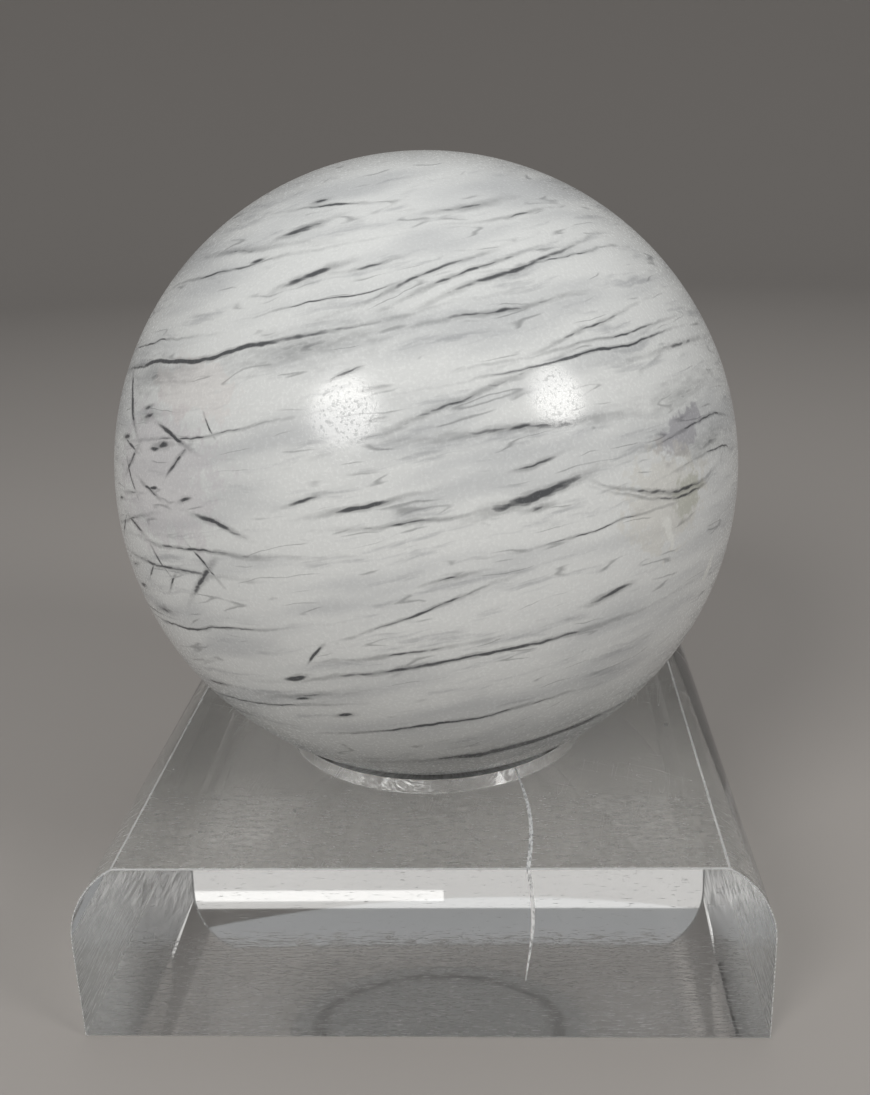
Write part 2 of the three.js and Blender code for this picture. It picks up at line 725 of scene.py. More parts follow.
@dataclass(frozen=True)
class MarbleFinish:
    """Polished white marble with grey bedding, dark veins, a few tan stains and white crack flecks painted as
    glints.
    """

    white: Colour = (0.75, 0.765, 0.76, 1.0)
    pale_grey: Colour = (0.48, 0.495, 0.51, 1.0)
    slate: Colour = (0.20, 0.21, 0.235, 1.0)
    vein: Colour = (0.045, 0.048, 0.055, 1.0)
    polish: float = 0.17

    def make(self, effects: SharedEffects, centre: Vector, radius: float) -> bpy.types.Material:
        """Makes the material.

        Args:
            effects: The shared node groups.
            centre: The ball's centre.
            radius: The ball's radius.

        Returns:
            The material.
        """
        material, bench, shader = start_material("polished_grey_marble")
        stone = bench.place_mm(centre)
        place = self.warped(bench, stone)
        bedded = bench.turned(place, self.bedding_axes())
        colour = self.body(bench, bedded)
        veins: Feed = CLEAR_OF_VEINS
        folded = self.folded(bench, place)
        lumps = bench.noise(stone, 4.0, detail=2.0, roughness=0.7)
        rough_edge = bench.spread(lumps.outputs["Fac"], 0.3, 0.7, -0.35, 0.35)
        for stain in STAINS_AND_PAINTED_GLINTS:
            colour = stain.lay(bench, folded, colour, rough_edge, radius * PER_MM)
        for family in VEIN_FAMILIES:
            veins = family.lay(bench, effects.vein, folded, veins, radius * PER_MM)
        ragged = bench.noise(bench.stretched(bedded, (5.0, 5.0, 1.3)), 1.0, detail=1.0, roughness=0.6)
        smudge = bench.math("MULTIPLY_ADD", ragged.outputs["Fac"], 2.0, veins)
        halo = bench.spread(smudge, 0.10, 2.3, 0.0, 0.42)
        veins = bench.math("SUBTRACT", veins, bench.spread(ragged.outputs["Fac"], 0.36, 0.66, 0.0, 0.45))
        core = bench.spread(veins, -0.15, 0.9, 0.0, 0.92)
        dark = bench.math("MAXIMUM", bench.math("MAXIMUM", core, halo), self.wisps(bench, bedded))
        grains = bench.noise(stone, 0.8, detail=1.0, roughness=0.6).outputs["Fac"]
        veined = bench.mix(dark, colour, self.vein)
        grain_light = bench.spread(grains, 0.3, 0.7, 0.975, 1.02)
        bench.feed(shader.inputs["Base Color"], bench.vector("SCALE", veined, scale=grain_light))
        self.polish_surface(bench, shader, grains)
        return material

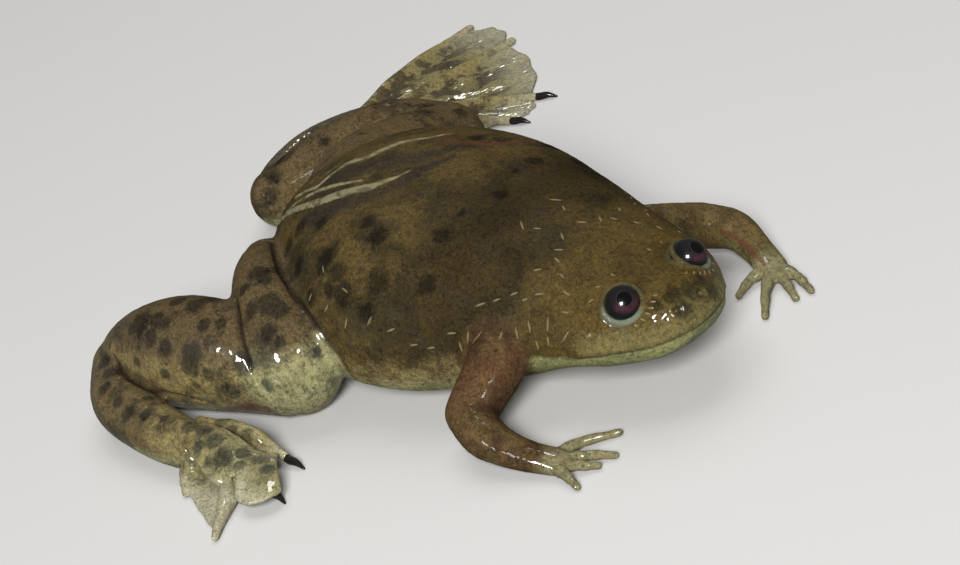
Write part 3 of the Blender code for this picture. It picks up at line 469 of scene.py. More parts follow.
● ● ●
Task statement
Reproduce the records above exactly, from the first line through the line containing "radius: The ball's radius.", and output nothing else.

Result of the exercise
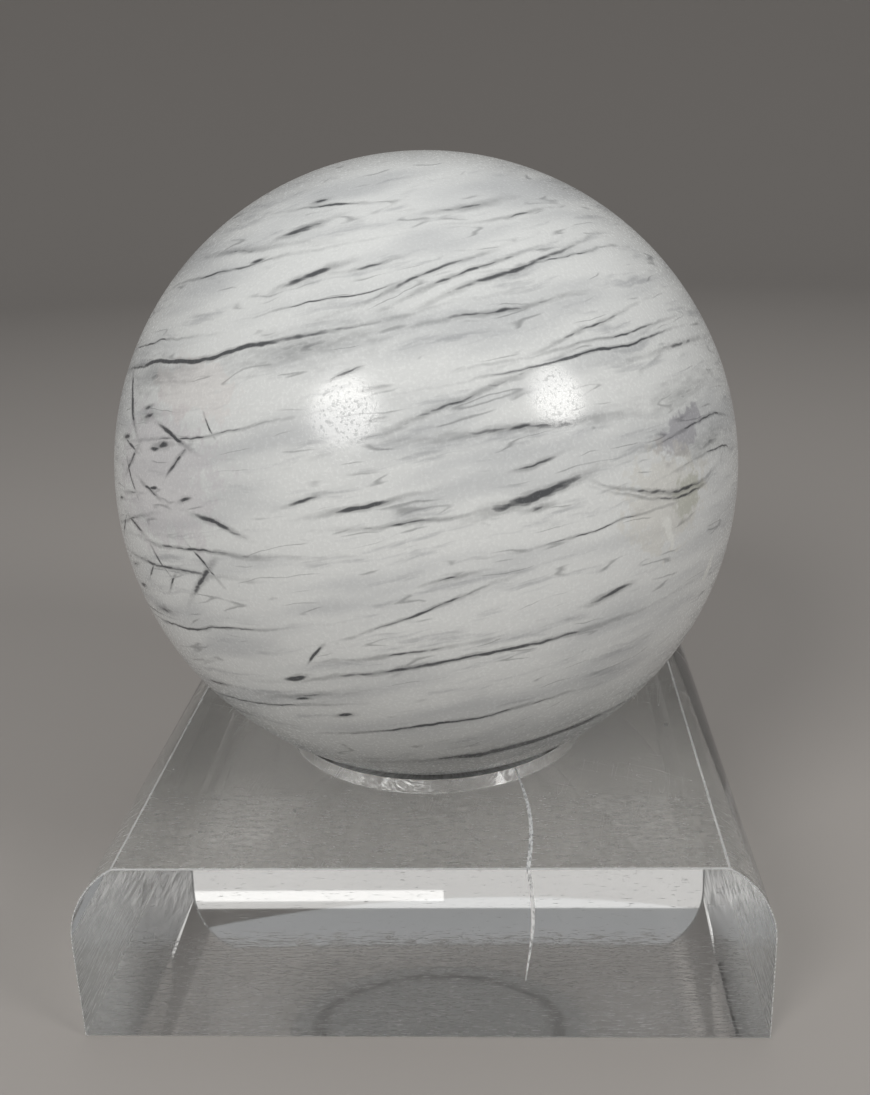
Write part 2 of the three.js and Blender code for this picture. It picks up at line 725 of scene.py. More parts follow.
@dataclass(frozen=True)
class MarbleFinish:
    """Polished white marble with grey bedding, dark veins, a few tan stains and white crack flecks painted as
    glints.
    """

    white: Colour = (0.75, 0.765, 0.76, 1.0)
    pale_grey: Colour = (0.48, 0.495, 0.51, 1.0)
    slate: Colour = (0.20, 0.21, 0.235, 1.0)
    vein: Colour = (0.045, 0.048, 0.055, 1.0)
    polish: float = 0.17

    def make(self, effects: SharedEffects, centre: Vector, radius: float) -> bpy.types.Material:
        """Makes the material.

        Args:
            effects: The shared node groups.
            centre: The ball's centre.
            radius: The ball's radius.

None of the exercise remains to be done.